■ PROBLEM DETAILS ■
Locate the line that contains "zip(*points))), Vector(map(max, zip(*points)))" in the entries below, then repeat it and every following line through the line that contains "bpy.context.scene.collection.objects.link(empty)", exactly, and no others.

■ TASK MATERIAL ■
* * * * *

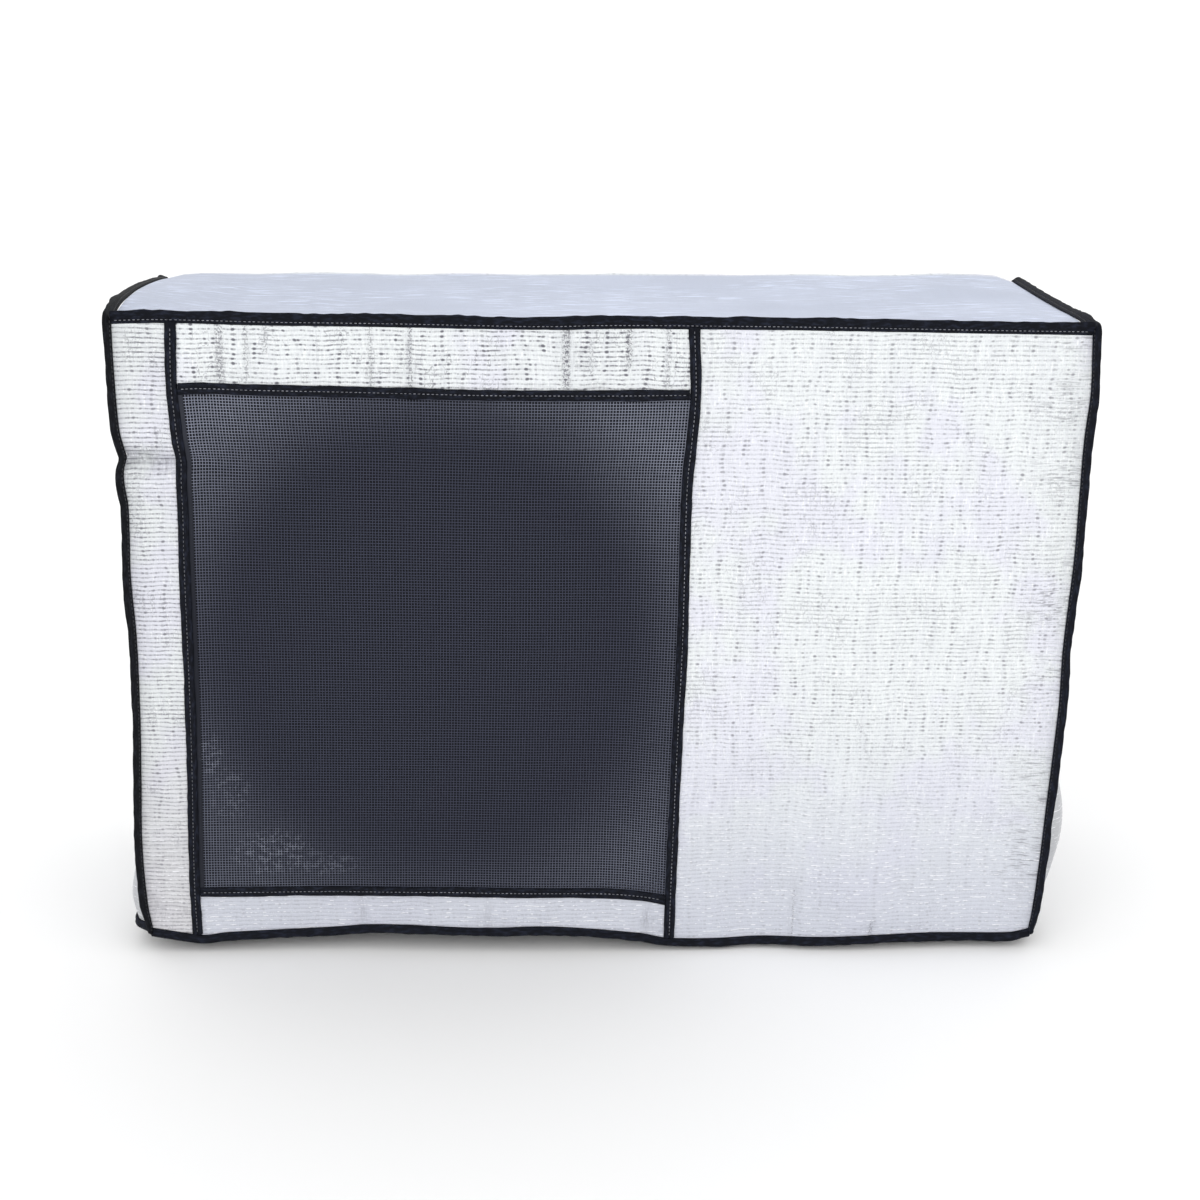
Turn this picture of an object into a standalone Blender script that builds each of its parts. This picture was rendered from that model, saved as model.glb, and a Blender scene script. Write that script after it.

* * * * *

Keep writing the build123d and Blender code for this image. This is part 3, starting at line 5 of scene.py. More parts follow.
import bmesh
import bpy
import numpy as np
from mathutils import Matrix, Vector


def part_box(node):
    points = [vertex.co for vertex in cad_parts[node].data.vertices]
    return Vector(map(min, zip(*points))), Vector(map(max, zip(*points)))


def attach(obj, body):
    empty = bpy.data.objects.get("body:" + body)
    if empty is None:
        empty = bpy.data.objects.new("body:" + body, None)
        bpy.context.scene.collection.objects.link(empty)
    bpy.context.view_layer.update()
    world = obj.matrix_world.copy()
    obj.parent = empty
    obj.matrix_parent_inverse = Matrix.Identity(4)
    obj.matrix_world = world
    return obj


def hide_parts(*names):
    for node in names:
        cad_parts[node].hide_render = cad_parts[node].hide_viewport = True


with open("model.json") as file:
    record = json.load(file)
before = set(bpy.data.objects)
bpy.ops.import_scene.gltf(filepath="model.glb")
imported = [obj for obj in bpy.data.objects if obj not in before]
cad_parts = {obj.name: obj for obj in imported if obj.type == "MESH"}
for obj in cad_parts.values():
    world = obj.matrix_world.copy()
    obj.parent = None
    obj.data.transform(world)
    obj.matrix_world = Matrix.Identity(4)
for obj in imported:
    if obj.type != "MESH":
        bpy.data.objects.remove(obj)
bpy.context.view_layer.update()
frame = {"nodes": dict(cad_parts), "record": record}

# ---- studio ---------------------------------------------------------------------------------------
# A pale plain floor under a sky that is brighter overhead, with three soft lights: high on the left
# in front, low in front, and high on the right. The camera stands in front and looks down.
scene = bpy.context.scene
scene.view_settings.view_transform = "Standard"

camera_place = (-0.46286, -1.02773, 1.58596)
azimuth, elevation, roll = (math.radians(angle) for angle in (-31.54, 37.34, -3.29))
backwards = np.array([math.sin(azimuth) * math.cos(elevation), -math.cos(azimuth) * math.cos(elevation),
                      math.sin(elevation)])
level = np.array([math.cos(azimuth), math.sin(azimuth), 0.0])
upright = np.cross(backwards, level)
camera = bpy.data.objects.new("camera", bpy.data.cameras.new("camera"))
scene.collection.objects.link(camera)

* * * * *

■ COMPLETE RESPONSE ■
    return Vector(map(min, zip(*points))), Vector(map(max, zip(*points)))


def attach(obj, body):
    empty = bpy.data.objects.get("body:" + body)
    if empty is None:
        empty = bpy.data.objects.new("body:" + body, None)
        bpy.context.scene.collection.objects.link(empty)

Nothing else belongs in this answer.